Individual technical challenges could be resolved by every effort to be carried out by researchers in vendors or communication operators either in Japan or abroad though, gathering all of these solutions into a unified system would be a separate and a tough challenge. The 2020 Olympics and Paralympics held in Tokyo would be a good or ultimate business opportunity in Japan. In order to exploit the opportunity, it is important to make ready the system in time. Prioritizing some of the aspects of the expected features in a pragmatic manner would be the way rather than to try to elaborate every element of them. The 5GMF would be a good place in which a consensus on these ideas both inside and outside of Japan could be reached. Propagating the consensus and technical solutions globally via the 5GMF as a firm foothold, will help widen and strengthen the activities of each engineer working in sites in Japan.
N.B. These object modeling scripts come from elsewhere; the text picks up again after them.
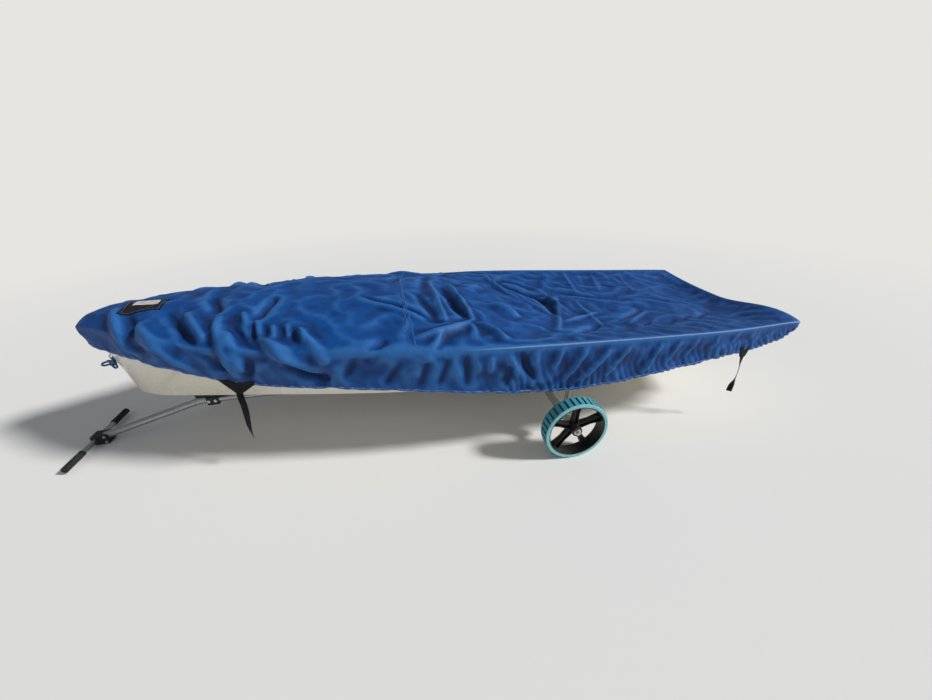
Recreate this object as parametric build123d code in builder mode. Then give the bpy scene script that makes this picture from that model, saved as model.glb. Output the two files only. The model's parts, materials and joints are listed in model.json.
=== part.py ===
from build123d import *
from collections import namedtuple
from math import atan2, cos, degrees, pi, radians, sin, tan
import os

# A single-handed sailing dinghy under its boat cover, parked on its launching trolley.
# Millimetres. +X is towards the bow, +Y to port, +Z up. The floor is Z = 0, and the origin is on
# it, below the middle of the whole length. Stations are measured from the wheel axle.

# Hull and cover, one row for each cross-section from the transom to the bow
Station = namedtuple("Station", "x sheer_half sheer_z chine_half chine_z keel_z camber ridge skirt lean")
STATIONS = (
    Station(-1455, 565, 588, 475, 437, 355, -75, -26, 60, 5),
    Station(-1100, 603, 608, 525, 425, 338, -105, -52, 155, 14),
    Station(-550, 640, 640, 560, 415, 312, -120, -62, 232, 20),
    Station(0, 660, 675, 575, 412, 298, -105, -50, 288, 20),
    Station(550, 648, 700, 555, 412, 290, -40, 70, 260, 22),
    Station(1100, 582, 722, 482, 416, 286, 30, 140, 220, 26),
    Station(1650, 465, 742, 352, 408, 284, 35, 138, 202, 30),
    Station(2050, 312, 757, 214, 374, 288, 22, 123, 168, 30),
    Station(2300, 168, 767, 112, 352, 298, 10, 105, 142, 18),
)

# Stem, the nearly plumb front edge of the hull
stem_foot_x = 2430
stem_foot_z = 312
stem_head_x = 2518
stem_head_z = 777
stem_head_half = 16
stem_chine_half = 12
stem_chine_z = 356
stem_camber = 3

# Gunwale flange round the deck edge
flange_width = 25
flange_thick = 22
bow_flange = 18
bottom_round = 0.36
side_round = 4
knuckle_share = 0.23
knuckle_flare = 0.028

# Cover
cloth_thick = 5
cover_ease = 8
crown_share = 0.76
bow_ridge = 20
bow_skirt = 130
bow_lean = 5

# Daggerboard slot, self-bailer, drain bung and rudder gudgeons
slot_x = 620
slot_length = 330
slot_width = 24
slot_depth = 240
bailer_x = -430
bailer_y = 120
bailer_length = 110
bailer_width = 52
bailer_sunk = 14
bailer_proud = 9
bung_y = 190
bung_drop = 60
bung_radius = 17
bung_thick = 8
gudgeon_heights = {"lower": 405, "upper": 500}
gudgeon_pin_radius = 4
gudgeon_reach = 30
gudgeon_thick = 10
gudgeon_plate_width = 46
gudgeon_plate_height = 34
gudgeon_plate_thick = 3

# Bow eye and the rope knotted through it
eye_z = 566
eye_plate_width = 18
eye_plate_length = 62
eye_plate_thick = 3
eye_radius = 15
eye_wire_radius = 4
knot_radius = 25
knot_drop = 32

# Webbing tabs at the cover's hem, and the strap ends that hang from the two to port
Tab = namedtuple("Tab", "name x side width drop")
TABS = (
    Tab("fore_port", 1700, 1, 190, 66),
    Tab("fore_starboard", 1700, -1, 190, 66),
    Tab("aft_port", -1095, 1, 62, 40),
    Tab("aft_starboard", -1095, -1, 62, 40),
)
webbing_width = 30
webbing_thick = 3
tab_lap = 30
strap_length = {"fore": 280, "aft": 250}
buckle_thick = 12
buckle_width = 38
buckle_length = 52

# Trolley wheels
track_half = 735
wheel_radius = 181
tyre_width = 78
tyre_depth = 20
lug_count = 34
lug_depth = 6
lug_share = 0.62
shoulder_width = 8
shoulder_drop = 2
shoulder_bevel = 3
rim_width = 74
rim_wall = 6
hub_radius = 29
hub_width = 72
spoke_count = 5
spoke_turn = 22
spoke_root = 38
spoke_waist = 27
spoke_foot = 46
spoke_width = 32
spoke_inset = 6
spoke_wall = 5
spoke_pocket = 14
stub_radius = 10
running_gap = 0.05
collar_radius = 22
hub_play = 1
washer_radius = 19
washer_thick = 3
pin_radius = 2.5
pin_length = 40

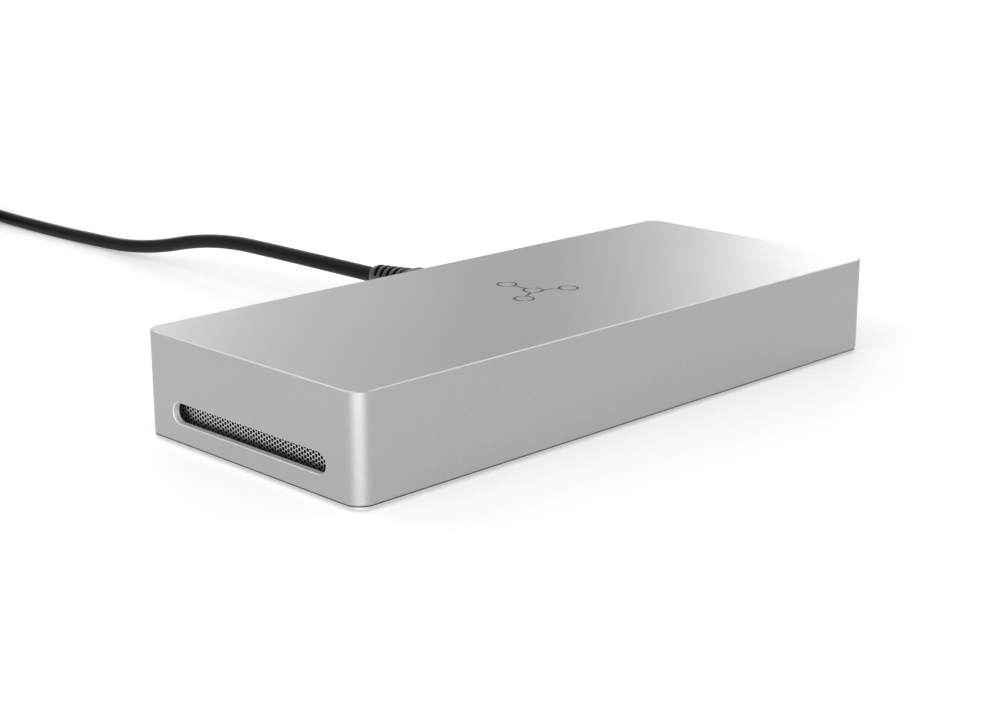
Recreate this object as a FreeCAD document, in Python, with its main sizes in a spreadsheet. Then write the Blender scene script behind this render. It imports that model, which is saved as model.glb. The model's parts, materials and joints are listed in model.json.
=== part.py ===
"""Laptop docking station: a slim aluminium housing with a vented end at each side, a row of ports along
its rear, a sprung power button, and a host cable that lies behind it and ends in a neat coil.

Millimetres. The origin is under the middle of the housing on the desk that its feet stand on: +X runs
along the housing, +Y points to the rear with the ports, and +Z is up.
"""
import FreeCAD, Part
import math
import os
import re

import Sketcher
from FreeCAD import Placement, Rotation, Vector

SIZES = {
    # Housing
    "body_length": 180.5,
    "body_width": 75.0,
    "body_top": 26.0,
    "corner_radius": 4.0,
    "edge_chamfer": 0.2,
    "wall": 1.6,
    "roof": 1.8,
    # Underside: feet on the desk, cover above them, a shadow gap, then the shell
    "foot_height": 0.6,
    "foot_recess": 0.4,
    "foot_length": 150.0,
    "foot_width": 8.0,
    "foot_offset": 23.0,
    "cover_rim": 0.5,
    "shadow_gap": 0.1,
    "cover_top": 2.6,
    "cover_clearance": 0.15,
    # Fixings
    "boss_x": 83.9,
    "boss_y": 28.5,
    "front_boss_y": 33.2,
    "boss_radius": 3.0,
    "pilot_radius": 1.0,
    "pilot_depth": 7.0,
    "screw_hole_radius": 1.1,
    "counterbore_radius": 2.1,
    "counterbore_depth": 0.9,
    "head_radius": 1.9,
    "head_height": 0.8,
    "shank_radius": 0.95,
    "shank_length": 6.5,
    "drive_radius": 0.9,
    "drive_depth": 0.45,
    "post_radius": 2.6,
    # End vents
    "vent_length": 54.1,
    "vent_height": 4.95,
    "vent_centre": 8.25,
    "vent_bevel": 0.2,
    "mesh_thick": 0.15,
    "mesh_hole": 0.88,
    "mesh_pitch": 1.08,
    "mesh_border": 1.6,
    "frame_thick": 1.3,
    "frame_border": 2.6,
    # Engraved hub emblem: a ring in the middle, and three rings on spokes
    "emblem_reach": 9.2,
    "emblem_ring": 2.7,
    "emblem_line": 0.62,
    "emblem_depth": 0.3,
    # Circuit board
    "board_length": 160.8,
    "board_front": 30.0,
    "board_rear": 34.6,
    "board_top": 11.7,
    "board_thick": 1.6,
    "board_corner": 1.5,
    "notch_gap": 0.4,
    "sheet_long": 154.0,
    "sheet_wide": 52.0,
    "sheet_thick": 0.25,
    "sheet_middle": 2.0,
    # Parts on the board's top
    "chip_thick": 1.2,
    "pad_thick": 0.6,
    "choke_side": 6.6,
    "choke_high": 3.0,
    "can_radius": 3.15,
    "can_high": 7.7,
    "spreader_middle": -10.0,
    "spreader_long": 70.0,
    "spreader_wide": 26.0,
    "spreader_thick": 2.5,
    "fin_thick": 1.2,
    "fin_short": 4.0,
    "fin_room": 0.4,
    # Ports, seen from the rear
    "port_level": 13.3,
    "port_setback": 0.6,
    "opening_gap": 0.25,
    "bracket_thick": 0.3,
    "bracket_inset": 0.1,
    "metal_skin": 0.3,
    "ethernet_place": -60.5,
    "ethernet_wide": 15.9,
    "ethernet_high": 13.4,
    "ethernet_deep": 21.0,
    "ethernet_mouth_wide": 11.8,
    "ethernet_mouth_high": 8.3,
    "ethernet_mouth_deep": 13.0,
    "hdmi_wide": 15.0,
    "hdmi_high": 5.6,
    "hdmi_deep": 11.5,
    "hdmi_shoulder_drop": 0.9,
    "hdmi_taper": 1.9,
    "hdmi_blade_wide": 11.4,
    "hdmi_blade_thick": 1.2,
    "hdmi_pitch": 22.5,
    "hdmi_place": -39.5,
    "usb_c_wide": 8.94,
    "usb_c_high": 3.16,
    "usb_c_deep": 7.4,
    "usb_c_blade_wide": 6.69,
    "usb_c_blade_thick": 0.7,
    "usb_c_place": 3.0,
    "host_place": 19.3,
    "usb_a_wide": 13.2,
    "usb_a_high": 15.4,
    "usb_a_deep": 17.6,
    "usb_a_mouth_high": 5.1,
    "usb_a_blade_wide": 11.1,
    "usb_a_blade_thick": 1.84,
    "usb_a_back_deep": 3.0,
    "usb_a_level_step": 7.6,
    "usb_a_place": 37.0,
    "usb_a_pitch": 17.5,
    "power_place": 69.0,
    "power_wide": 9.0,
    "power_high": 11.0,
    "power_deep": 13.0,
    "power_nose_radius": 4.0,
    "power_bore_radius": 3.1,
    "power_pin_radius": 1.25,
    "power_bore_deep": 9.5,
    "lock_place": -76.0,
    "lock_wide": 7.0,
    "lock_high": 3.0,
    # Power button
    "button_place": 79.0,
    "button_radius": 3.0,
    "button_gap": 0.1,
    "button_proud": 0.5,
    "button_flange": 3.8,
    "button_travel": 0.6,
    "button_deep": 2.6,
    "cap_rounding": 0.25,
    "flange_gap": 0.15,
    "flange_thick": 0.8,
    "stem_radius": 1.1,
    "stem_end": 2.9,
    "plunger_radius": 0.9,
    "plunger_long": 0.6,
    "switch_deep": 3.2,
    "switch_side": 3.2,
    # Host cable and its plugs
    "cable_radius": 2.2,
    "plug_wide": 11.4,
    "plug_high": 9.0,
    "plug_length": 28.5,
    "plug_gap": 0.2,
    "plug_tip": 6.65,
    "plug_tip_wide": 8.25,
    "plug_tip_high": 2.4,
    "boot_length": 16.1,
    "boot_root_wide": 9.6,
    "boot_root_high": 8.8,
    "boot_end_wide": 5.9,
    "boot_end_high": 6.8,
    "boot_end_rounding": 1.3,
    "boot_core": 2.5,
    "boot_core_corner": 1.2,
    "boot_spine": 0.9,
    "boot_slot": 1.4,
    "boot_pitch": 2.75,
    "boot_slot_first": 3.6,
    # Coil that the spare cable is stored in
    "coil_x": -11.6,
    "coil_y": 312.0,
    "coil_radius": 26.4,
    "tie_thick": 0.6,
    "tie_width": 6.0,
    "tie_slack": 0.3,
}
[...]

In the end, however, we cannot solely rely upon the efforts of the telecommunications industry if 5G is to be able to bring new value to every stakeholder. We need to hear the opinions from the various fields that will use telecommunications as well. As the starting point, we can introduce new 5G technologies to there and make them use, and then get feedbacks as impressions or requests from these potential users. Including an answer to our fundamental but unresolved question of “what could be done by ‘5G’ and what could be not?”, we will see all the values of ‘5G’ by carrying out the above mentioned activities and that can be the basis of providing the new ‘made in Japan value’.